— Begin Data extract —

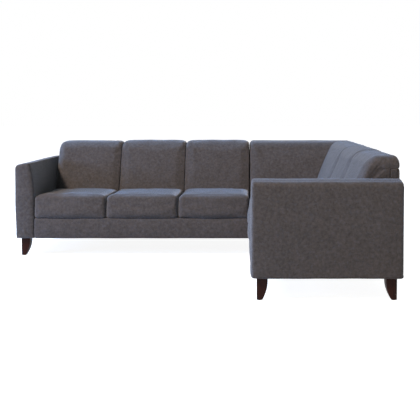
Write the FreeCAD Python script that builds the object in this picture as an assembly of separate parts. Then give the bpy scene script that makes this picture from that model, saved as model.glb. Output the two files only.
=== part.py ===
import FreeCAD, Part
import math
import os

# Corner sofa in three units: a three-seat long unit with the left arm, a corner unit, and a two-seat
# return unit with the near arm. Millimetres, +Z up. The long unit runs along X at the rear and faces
# -Y, and the return runs towards -Y on the right and faces -X. The origin is on the floor under the
# middle of the sofa.

os.makedirs("parts", exist_ok=True)
V = FreeCAD.Vector

# Driving sizes of the sofa
long_seats = 3
return_seats = 2
seat_width = 565.0
arm_width = 146.0
depth = 918.0
leg_height = 140.0
base_height = 163.0
arm_height = 598.0
back_height = 734.0
seat_thickness = 177.0
back_room = 352.0
seat_pitch = 1.4
back_rake = 22.3

# Gaps between soft pieces and their neighbours
soft_gap = 0.3
cushion_gap = 0.8
mitre_gap = 0.4

# Timber of the base
rail_thickness = 25.0
stout_thickness = 45.0
rail_height = 130.0
band_thickness = 20.0
panel_thickness = 13.0
panel_wrap = 14.0

# Elastic webbing under the seats
strap_width = 60.0
strap_thickness = 2.0
strap_gap = 0.3
strap_side_gap = 4.0
strap_ramp = 12.0
strap_count_along = 4
strap_count_across = 3
tack_length = 11.0

# Timber of the backs
post_width = 40.0
back_frame_top = 790.0
back_rail_height = 30.0
lower_rail_height = 40.0
lower_rail_rise = 60.0

# Shape of the back cushions
back_front_radius = 100.0
back_rear_radius = 35.0
back_crown = 9.0
back_end_crown = 3.0
back_crown_loss = 0.6
back_side_draw = 20.0
back_round_length = 32.0
back_top_draw = 46.0
back_rear_draw = 6.0
free_side_draw = 36.0
free_round_length = 52.0
free_top_draw = 66.0

# Shape of the seat cushions
seat_edge_radius = 30.0
seat_corner_radius = 22.0
seat_rear_cut = 18.0
seat_round_length = 26.0
seat_crown = 8.0
seat_end_crown = 2.0
seat_front_bulge = 14.0
corner_front_bulge = 0.5
seat_overhang = 6.0
seat_bottom_draw = 9.0
seat_foot_rise = 14.0

# Shape of the padded front band
band_crown = 8.0
band_end_crown = 0.6
band_edge = 10.0
band_end_draw = 3.0
band_end_run = 12.0
band_full_share = 0.15

# Shape of the arms
arm_outer_drop = 38.0
arm_lean = 30.0
arm_lean_height = 251.0
arm_inner_drop = 11.0
arm_outer_bow = 6.3
arm_inner_round = 12.0
arm_inner_bow = 3.0
arm_lean_share = 0.25
arm_top_crown = 8.5
arm_edge_radius = 18.0
arm_wall = 32.0
arm_frame_width = 72.0
arm_pad_top = 48.0
arm_frame_rail = 40.0

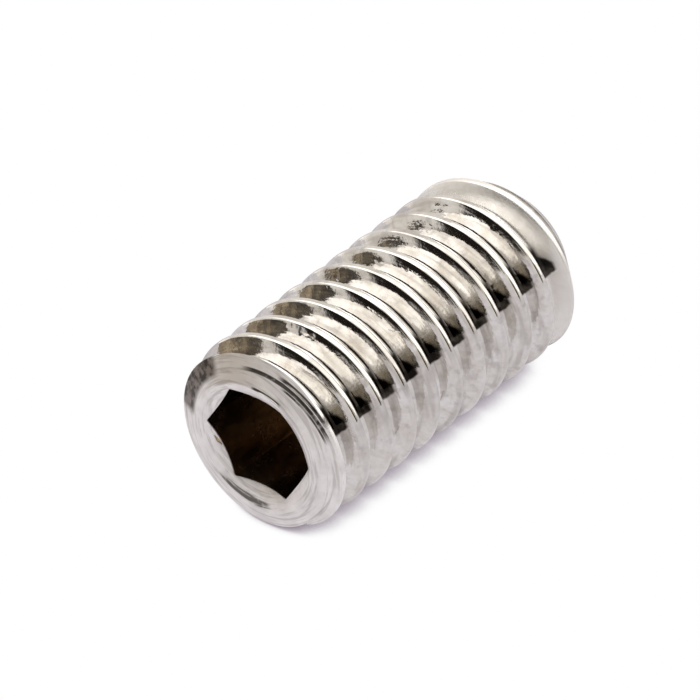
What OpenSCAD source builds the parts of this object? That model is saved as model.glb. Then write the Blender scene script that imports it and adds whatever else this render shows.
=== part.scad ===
// Grub set screw, M4 x 0.7, 8 mm long, with a hexagon socket and a flat point.
// It stands on its point: the axis is +Z, z = 0 is the flat of the point, the socket opens upward.

/* [Thread] */

// Diameter over the rounded crests
thread_d = 3.9; // [3.8:0.02:4]

// Rise of one turn
pitch = 0.7; // [0.6:0.05:0.8]

// Width of the flat left along the crests
crest_flat = 0.04; // [0.02:0.01:0.1]

// Radius that rounds both sides of a crest
crest_r = 0.12; // [0.08:0.01:0.14]

// Radius that rounds the roots
root_r = 0.07; // [0.05:0.01:0.1]

// Turn of the whole thread about the axis
thread_turn = 50; // [0:5:355]

/* [Ends] */

// Overall length
length = 8; // [5:0.5:12]

// Diameter of the flat point
point_d = 2.5; // [2:0.1:2.8]

// Width of the flat ring around the socket's mouth
ring_w = 0.11; // [0.05:0.01:0.2]

// Slope of the chamfer at the socket end, from the plane of the ring
face_slope = 24.5; // [20:0.5:50]

/* [Socket] */

// Width across the flats, for a 2 mm key
socket_af = 2.12; // [1.6:0.02:2.2]

// Depth of the six flats
socket_depth = 2.5; // [1.5:0.1:3]

// How much wider than the hexagon's corners the countersunk mouth is
mouth_extra = 0.2; // [0.02:0.01:0.3]

// Full angle of the countersink and of the drilled bottom
cone_angle = 120; // [90:5:120]

/* [Hidden] */

over = 0.05;       // how far a cutter runs past the face it cuts
sectors = 36;      // sections in one turn of the thread
crest_cuts = 2;    // chords across each rounded side of a crest
root_cuts = 2;     // chords across a rounded root
flank = 60;        // angle between a flank's normal and the radius

// The thread's section over one pitch, as [radius, height], from the foot of one crest to the next.
crest_tip = thread_d / 2 + crest_r;          // where the two flanks of a crest would meet
root_tip = crest_tip - (pitch - crest_flat) * cos(30);   // where the flanks of a root would meet
section = concat(
    [for (side = [-1, 1]) for (i = [0:crest_cuts])
        let (a = side > 0 ? flank * i / crest_cuts : flank * (i / crest_cuts - 1))
            [crest_tip - 2 * crest_r + crest_r * cos(a), crest_r * sin(a) + side * crest_flat / 2]],
    [for (i = [0:root_cuts]) let (a = flank * (2 * i / root_cuts - 1))
        [root_tip + 2 * root_r - root_r * cos(a), pitch / 2 + root_r * sin(a)]]
);

cuts = len(section);                         // rows of points in one turn
turns = ceil(length / pitch) + 2;            // the rod is longer than the screw at both ends
rows = turns * cuts;
rod_z = -1.5 * pitch;                        // height at which the rod starts
blank_r = thread_d / 2 + over;               // the blank is wider than the crests

cone_slope = tan(cone_angle / 2);            // radius gained for each millimetre of height
corner_r = socket_af / 2 / cos(30);
mouth_r = corner_r + mouth_extra / 2;
face_r = mouth_r + ring_w;
drill_r = socket_af / 2 - over;              // the drill is a little narrower than the hexagon

// Number of the point in a row and a sector; a row that has gone once round is one turn higher.
function id(row, sector) =
    sector == sectors ? (row + cuts) * sectors : row * sectors + sector;

function rod_points() = concat(
    [for (row = [0:rows]) for (sector = [0:sectors - 1])
        let (p = section[row % cuts], part = sector / sectors)
        [p[0] * cos(360 * part), p[0] * sin(360 * part),
         rod_z + p[1] + pitch * (floor(row / cuts) + part)]],
    [[0, 0, rod_z - pitch], [0, 0, rod_z + pitch * (turns + 2)]]
);

function fan(loop, tip) =
    [for (i = [0:len(loop) - 1]) [loop[i], loop[(i + 1) % len(loop)], tip]];

function rod_faces() = concat(
    [for (row = [0:rows - 1]) for (sector = [0:sectors - 1])
        if (sector < sectors - 1 || row < rows - cuts)
            for (face = [[id(row, sector), id(row + 1, sector), id(row + 1, sector + 1)],
                         [id(row, sector), id(row + 1, sector + 1), id(row, sector + 1)]]) face],
    fan(concat([for (sector = [0:sectors - 1]) id(0, sector)],
               [for (row = [cuts:-1:1]) id(row, 0)]),
        (rows + 1) * sectors),
    fan(concat([id(rows, 0)],
               [for (row = [rows - cuts:rows - 1]) id(row, sectors - 1)],
               [for (sector = [sectors - 1:-1:1]) id(rows, sector)]),
        (rows + 1) * sectors + 1)
);

// Right-hand threaded rod with rounded crests and roots
module rod() {
    polyhedron(rod_points(), rod_faces());
}

// Turned outline: flat point with a 45 degree chamfer, and the flat ring of the socket end
module blank() {
    rotate_extrude($fn = 96) polygon([
        [0, 0],
        [point_d / 2, 0],
        [blank_r, blank_r - point_d / 2],
        [blank_r, length - (blank_r - face_r) * tan(face_slope)],
        [face_r, length],
        [0, length]
    ]);
}

// Hexagon with a corner toward -Y, a drilled bottom and a countersunk mouth
module socket() {
    translate([0, 0, length - socket_depth]) {
        rotate([0, 0, 30])
            cylinder(r = corner_r, h = socket_depth + over, $fn = 6);
        rotate_extrude($fn = 96)
            polygon([[0, -drill_r / cone_slope], [drill_r, 0], [drill_r, over], [0, over]]);
    }
    translate([0, 0, length])
        rotate_extrude($fn = 96)
            polygon([[0, -mouth_r / cone_slope], [mouth_r + over * cone_slope, over], [0, over]]);
}

module set_screw() {
    color("silver") difference() {
        rotate([0, 0, thread_turn]) intersection() {
            rod();
            // the seam of the turned outline falls between two sections of the thread
            rotate([0, 0, 180 / sectors]) blank();
        }
        socket();
    }
}

set_screw();
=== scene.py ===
"""Grub set screw, M4 x 0.7, 8 mm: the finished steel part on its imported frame."""
import math

import bpy
from mathutils import Matrix, Vector


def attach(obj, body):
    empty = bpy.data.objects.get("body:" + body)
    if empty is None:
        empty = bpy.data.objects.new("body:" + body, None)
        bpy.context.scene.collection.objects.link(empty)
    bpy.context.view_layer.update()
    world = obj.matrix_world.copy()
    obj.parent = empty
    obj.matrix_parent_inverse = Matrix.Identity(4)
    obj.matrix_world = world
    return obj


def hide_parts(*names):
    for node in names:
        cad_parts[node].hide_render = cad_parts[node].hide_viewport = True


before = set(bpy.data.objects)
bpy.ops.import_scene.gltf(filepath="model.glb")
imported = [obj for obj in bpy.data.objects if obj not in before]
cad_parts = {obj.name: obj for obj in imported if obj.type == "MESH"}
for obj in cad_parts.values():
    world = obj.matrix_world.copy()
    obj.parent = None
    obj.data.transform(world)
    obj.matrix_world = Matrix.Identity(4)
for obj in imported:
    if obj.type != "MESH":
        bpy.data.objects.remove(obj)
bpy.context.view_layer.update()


def outward(degrees):
    """Unit vector square to the screw's axis, turned from +X by degrees."""
    turn = math.radians(degrees)
    return Vector((math.cos(turn), math.sin(turn), 0))


# ---------------------------------------------------------------- sizes, in millimetres and degrees
MM = 0.001                                # metres in a millimetre
THREAD_D = 3.9                            # over the crests
PITCH = 0.7
LENGTH = 8.0
CREST_FLAT = 0.04                         # flat left along a crest
CREST_R = 0.07                            # rounding of both its sides
ROOT_R = 0.12
FLANK = 60                                # between a flank's normal and the radius
THREAD_TURN = 50                          # turn of the whole thread about the axis
POINT_D = 2.5                             # flat of the point
POINT_EDGE_R = 0.06
SOCKET_AF = 2.12                          # across the six flats
SOCKET_DEPTH = 2.5
SOCKET_FLOOR = LENGTH - SOCKET_DEPTH
SOCKET_CORNER_W = 0.03                    # how far a corner's rounding reaches along the flats
COS_30 = math.cos(math.radians(30))
CORNER_R = SOCKET_AF / 2 / COS_30
MOUTH_R = CORNER_R + 0.1                  # countersunk mouth
RING_R = MOUTH_R + 0.11                   # flat ring outside it
RING_EDGE_R = 0.05
DRILL_R = SOCKET_AF / 2 - 0.05
FACE_SLOPE = 24.5                         # chamfer of the socket end, from the plane of the ring
CONE_SLOPE = math.tan(math.radians(60))   # radius gained for each millimetre of height
ROUND_STEPS = 96                          # chords in a full turn
WELD = 1e-4                               # points closer than this are one
SLIVER = 2e-4                             # faces thinner than this are closed up
SMOOTH_ANGLE = 32                         # edges sharper than this stay sharp

AXIS = Vector((0, 0, 1))
FACING = outward(-97.74)                  # side of the barrel toward the lens
TABLE_UP = outward(-53.7)                 # away from the table that the screw lies on
SIDE = AXIS.cross(FACING) * -1            # square to the axis and to FACING

# the socket end was turned and broached a little off the thread's axis
CHAMFER_SHIFT = SIDE * 0.10 - FACING * 0.02
MOUTH_SHIFT = SIDE * 0.13 + FACING * 0.016
SOCKET_SHIFT = SIDE * 0.034 + FACING * 0.06
SOCKET_TURN = 2.3

# the last groove ends in an unrolled land on one side, and folded metal leaves seams round the other
LAND_R = 1.81
LAND_LOW = 7.64
LAND_EDGE_W = 0.06
LAND_SHIFT = -FACING * 0.11 - SIDE * 0.03
SEAM_SHIFT = FACING * 0.04 + SIDE * 0.19

# each scratch: a width, then points along it as distance from the axis, turn from FACING toward SIDE, height
GOUGES = [
    # step left round the socket's ring
    (0.05, [(1.36, -37, 7.995), (1.362, -30, 7.995), (1.372, -22, 7.992), (1.4, -15, 7.988),
            (1.43, -7, 7.982)]),
    # seam of the folded last thread, and the second line outside it
    (0.055, [(1.644, -53.2, 7.858), (1.664, -43, 7.852), (1.695, -33.2, 7.844), (1.748, -19.2, 7.829),
             (1.785, -6.1, 7.822), (1.818, 4.8, 7.815), (1.864, 16.4, 7.804), (1.9, 23, 7.79)]),
    (0.06, [(1.8, -24, 7.8), (1.826, -14.5, 7.797), (1.855, -4.5, 7.79), (1.9, 4.1, 7.77), (1.94, 13, 7.73)]),
    # nick of the socket's mouth
    (0.08, [(1.085, -145.7, 7.915), (1.039, -153.5, 7.881), (1.005, -159.1, 7.855)]),
    # nicks of the barrel
    (0.05, [(1.776, -6.9, 5.136), (1.829, -3.6, 5.099), (1.897, -1.0, 5.055)]),
    (0.05, [(1.661, 59.7, 5.773), (1.722, 52.0, 5.753)]),
    (0.05, [(1.644, 62.3, 4.379), (1.68, 52.7, 4.376)]),
    (0.045, [(1.78, 36.4, 3.65), (1.949, 33.6, 3.521)]),
    (0.045, [(1.71, 10.5, 3.741), (1.942, 5.3, 3.603)]),
]


def direction(az, el):
    """Turned about the axis from FACING toward SIDE by az, and tilted up toward the socket end by el."""
    a, e = math.radians(az), math.radians(el)
    return (FACING * math.cos(a) + SIDE * math.sin(a)) * math.cos(e) + AXIS * math.sin(e)


# ---------------------------------------------------------------- camera
LENS_ANGLE = 52.0                         # between the line of sight and the screw's axis
LENS_ROLL = 36.9                          # about the line of sight
LENS_DISTANCE = 140
SENSOR_W = 36
FRAME_W = 13.3588                         # width that the lens takes in at the screw
MIDDLE_RIGHT, MIDDLE_UP = 0.7099, 0.1031  # the barrel's middle, from the centre of the frame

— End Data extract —

Which lines above run from the one containing "rotate([0, 0, thread_turn])" down to the one containing "obj.parent = empty"? Repeat exactly those, both ends included, and nothing else.

        rotate([0, 0, thread_turn]) intersection() {
            rod();
            // the seam of the turned outline falls between two sections of the thread
            rotate([0, 0, 180 / sectors]) blank();
        }
        socket();
    }
}

set_screw();
=== scene.py ===
"""Grub set screw, M4 x 0.7, 8 mm: the finished steel part on its imported frame."""
import math

import bpy
from mathutils import Matrix, Vector


def attach(obj, body):
    empty = bpy.data.objects.get("body:" + body)
    if empty is None:
        empty = bpy.data.objects.new("body:" + body, None)
        bpy.context.scene.collection.objects.link(empty)
    bpy.context.view_layer.update()
    world = obj.matrix_world.copy()
    obj.parent = empty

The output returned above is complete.